By Stuart Burns
Noble Group (OTCPK:NOBGF, CGP:SGX), the Singapore-listed trading group, started in 1986 by ex-Phibro trader Richard Elman, once had aspirations to rival commodities trader and miner Glencore (OTCPK:GLCNF) and oil trading giant Vitol.
But this week, the firm narrowly avoided bankruptcy in a refinancing deal which sees Elman lose control as his creditors take a debt-for-equity swap and holders of $400 million of perpetual bonds are almost being wiped out with a $15 million payout, less than $0.04 on the dollar.
All the traders hit the financial rocks when the commodities markets collapsed earlier in the decade, but some moved swiftly to sell assets, pay down debt and slash costs - think Glencore, which today is thriving and cautiously back on the acquisition trail.
Noble, according to The Telegraph, made some bad hires, and instead of cutting its cloth, it carried on with a debt-fueled acquisition spree that started at the turn of the decade but was increasingly facing cash flow issues.

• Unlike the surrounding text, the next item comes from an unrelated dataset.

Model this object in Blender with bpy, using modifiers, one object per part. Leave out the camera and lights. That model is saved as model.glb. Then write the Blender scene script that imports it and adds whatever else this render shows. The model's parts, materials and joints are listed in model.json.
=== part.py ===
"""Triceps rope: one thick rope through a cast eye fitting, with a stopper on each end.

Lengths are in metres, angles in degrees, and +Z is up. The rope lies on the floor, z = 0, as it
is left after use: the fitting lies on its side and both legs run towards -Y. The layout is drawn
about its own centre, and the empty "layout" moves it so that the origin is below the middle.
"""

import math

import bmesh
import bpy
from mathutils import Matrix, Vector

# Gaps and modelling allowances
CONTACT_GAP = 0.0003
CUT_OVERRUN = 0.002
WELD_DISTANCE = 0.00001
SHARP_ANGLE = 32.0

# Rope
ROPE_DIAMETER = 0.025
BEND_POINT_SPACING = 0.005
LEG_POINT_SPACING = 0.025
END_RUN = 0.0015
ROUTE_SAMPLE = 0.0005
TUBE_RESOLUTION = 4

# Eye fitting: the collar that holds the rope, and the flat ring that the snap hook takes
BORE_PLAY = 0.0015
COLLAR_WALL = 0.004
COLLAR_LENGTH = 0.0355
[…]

As markets weakened, debt costs became crippling. The firm's share price was hit last year by critical reports emanating from an obscure firm called Iceberg Research, rumored to be run by an ex-Noble employee, which accused the firm of using "aggressive" - though not illegal - "accounting" to "avoid large impairments and fabricate profit."
The crux of Iceberg's case, according to The Telegraph, was that Noble booked profits in advance that were higher than the actual cash it received. The company's cash flow declined, and despite launching a $500 million rights issue backed by Elman and China's sovereign wealth fund, the China Investment Corporation, the shares continued to slide.

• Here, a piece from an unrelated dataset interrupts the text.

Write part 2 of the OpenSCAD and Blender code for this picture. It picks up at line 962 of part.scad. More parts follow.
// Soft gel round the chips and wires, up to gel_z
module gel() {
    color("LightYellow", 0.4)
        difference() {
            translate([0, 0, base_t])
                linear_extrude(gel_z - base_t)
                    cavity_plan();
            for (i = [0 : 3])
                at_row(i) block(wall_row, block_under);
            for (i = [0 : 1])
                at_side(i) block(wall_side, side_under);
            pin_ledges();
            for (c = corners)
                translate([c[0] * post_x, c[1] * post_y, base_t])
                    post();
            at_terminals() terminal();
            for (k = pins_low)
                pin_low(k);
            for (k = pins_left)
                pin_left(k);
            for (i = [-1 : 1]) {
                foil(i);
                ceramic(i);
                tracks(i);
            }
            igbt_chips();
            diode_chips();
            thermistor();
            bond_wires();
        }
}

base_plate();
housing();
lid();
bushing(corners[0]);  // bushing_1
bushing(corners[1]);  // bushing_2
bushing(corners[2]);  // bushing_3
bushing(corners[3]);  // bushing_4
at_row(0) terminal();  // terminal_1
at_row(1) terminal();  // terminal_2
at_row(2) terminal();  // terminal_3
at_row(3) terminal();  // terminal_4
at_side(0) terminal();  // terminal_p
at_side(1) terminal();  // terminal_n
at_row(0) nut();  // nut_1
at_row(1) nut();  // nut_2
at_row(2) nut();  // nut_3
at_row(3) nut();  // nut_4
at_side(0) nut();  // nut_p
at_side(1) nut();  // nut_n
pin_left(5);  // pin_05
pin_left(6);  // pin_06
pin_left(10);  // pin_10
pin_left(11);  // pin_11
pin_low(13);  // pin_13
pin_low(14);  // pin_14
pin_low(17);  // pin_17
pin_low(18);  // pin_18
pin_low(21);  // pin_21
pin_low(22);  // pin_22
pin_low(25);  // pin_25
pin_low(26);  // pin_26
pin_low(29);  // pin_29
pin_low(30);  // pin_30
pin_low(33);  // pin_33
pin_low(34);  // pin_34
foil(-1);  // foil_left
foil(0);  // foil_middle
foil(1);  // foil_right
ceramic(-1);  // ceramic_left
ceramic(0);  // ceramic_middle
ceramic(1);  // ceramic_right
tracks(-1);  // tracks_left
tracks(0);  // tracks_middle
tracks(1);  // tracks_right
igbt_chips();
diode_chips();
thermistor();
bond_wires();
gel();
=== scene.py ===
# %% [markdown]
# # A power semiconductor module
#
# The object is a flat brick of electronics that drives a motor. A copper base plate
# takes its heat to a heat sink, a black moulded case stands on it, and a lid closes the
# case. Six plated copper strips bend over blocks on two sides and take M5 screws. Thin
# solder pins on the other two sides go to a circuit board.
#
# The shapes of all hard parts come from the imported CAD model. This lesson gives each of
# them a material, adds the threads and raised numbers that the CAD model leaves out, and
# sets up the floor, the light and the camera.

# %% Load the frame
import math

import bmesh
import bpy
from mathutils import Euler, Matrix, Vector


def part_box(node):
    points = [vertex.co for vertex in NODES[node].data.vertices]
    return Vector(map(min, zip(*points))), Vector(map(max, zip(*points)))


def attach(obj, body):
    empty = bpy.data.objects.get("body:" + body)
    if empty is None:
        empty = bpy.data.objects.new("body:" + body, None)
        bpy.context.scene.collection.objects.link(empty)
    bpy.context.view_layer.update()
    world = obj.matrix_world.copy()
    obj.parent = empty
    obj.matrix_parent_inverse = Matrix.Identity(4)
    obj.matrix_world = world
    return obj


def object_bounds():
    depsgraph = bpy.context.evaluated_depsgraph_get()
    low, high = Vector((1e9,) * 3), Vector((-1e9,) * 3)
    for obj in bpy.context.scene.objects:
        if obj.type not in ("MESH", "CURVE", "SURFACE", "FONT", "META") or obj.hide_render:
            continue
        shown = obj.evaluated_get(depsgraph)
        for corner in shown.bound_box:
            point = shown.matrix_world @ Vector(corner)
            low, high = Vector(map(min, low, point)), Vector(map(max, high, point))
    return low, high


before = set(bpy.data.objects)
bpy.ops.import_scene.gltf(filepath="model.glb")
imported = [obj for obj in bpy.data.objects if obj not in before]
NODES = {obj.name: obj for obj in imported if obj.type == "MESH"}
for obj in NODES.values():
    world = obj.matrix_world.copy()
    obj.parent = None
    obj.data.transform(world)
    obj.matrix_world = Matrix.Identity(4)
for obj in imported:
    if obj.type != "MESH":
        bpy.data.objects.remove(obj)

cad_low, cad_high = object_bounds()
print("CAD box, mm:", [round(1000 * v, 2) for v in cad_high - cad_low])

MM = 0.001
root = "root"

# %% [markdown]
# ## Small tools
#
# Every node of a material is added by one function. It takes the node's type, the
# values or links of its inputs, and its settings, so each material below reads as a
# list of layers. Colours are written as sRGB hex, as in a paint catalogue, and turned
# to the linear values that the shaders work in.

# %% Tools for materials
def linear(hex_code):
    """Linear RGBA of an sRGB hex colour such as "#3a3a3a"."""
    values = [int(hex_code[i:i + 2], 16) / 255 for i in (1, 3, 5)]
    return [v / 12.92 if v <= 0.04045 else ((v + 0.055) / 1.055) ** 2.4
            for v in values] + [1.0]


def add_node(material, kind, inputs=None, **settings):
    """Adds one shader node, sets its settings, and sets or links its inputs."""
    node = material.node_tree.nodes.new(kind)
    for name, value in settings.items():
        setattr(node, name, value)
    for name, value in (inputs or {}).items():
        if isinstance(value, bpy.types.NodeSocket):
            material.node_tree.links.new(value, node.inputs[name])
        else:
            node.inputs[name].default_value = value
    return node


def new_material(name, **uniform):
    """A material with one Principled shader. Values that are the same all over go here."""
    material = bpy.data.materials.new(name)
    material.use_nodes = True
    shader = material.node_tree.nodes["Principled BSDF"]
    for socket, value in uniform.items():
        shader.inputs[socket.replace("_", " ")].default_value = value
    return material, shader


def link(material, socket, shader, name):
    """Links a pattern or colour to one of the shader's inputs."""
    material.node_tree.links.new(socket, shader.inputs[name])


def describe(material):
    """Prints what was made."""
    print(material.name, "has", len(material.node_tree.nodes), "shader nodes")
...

Today, they are down 96% from their level in February 2015.
It appears as if the firm will survive, but in a much-reduced form, focusing on trading thermal coal, liquid natural gas and dry bulk freight in Asia, largely retrenching to its roots as a supplier of coal from Indonesia to China, where Elman started the firm in 1987 in Hong Kong with just $100,000.
Elman's story is not just a classic tale of rags to riches; it has similarities to the origins of many great trading houses. Aged just 15, he started in a scrap yard in the U.K. and moved out to Hong Kong as the market began to open up in the 1960s. His first venture was sold to Phibro in 1972, yet he continued to work for them for over 10 years before starting Noble. According to The Telegraph, after listing in Singapore in 1997, a wave of acquisitions followed, notably the grains business of Swiss trader André & Cie in 2000.
Money was cheap, and Noble went on to buy up warehouses, coal mines, ports in Argentina, and stakes in iron ore miners in Brazil and Australia. By 2010, it had a market cap of $10 billion (£7 billion) and a presence in 40 countries. Maybe Elman hung onto the reins too long, maybe he didn't bring in enough depth of experience at the board level to manage the transition to global player and challenge some of the decisions made. There may yet be a Hollywood interpretation of events in the years to come - it would make quite a story.
But vindictive as Iceberg Research's campaign appears, they may well have been right in terms of reporting and underlying profitability. The resulting collapse in the share price only brought to light the lack of cash flow cover and poor profitability.
Good governance makes strong companies, however tempting the idea of short cuts may at times seem.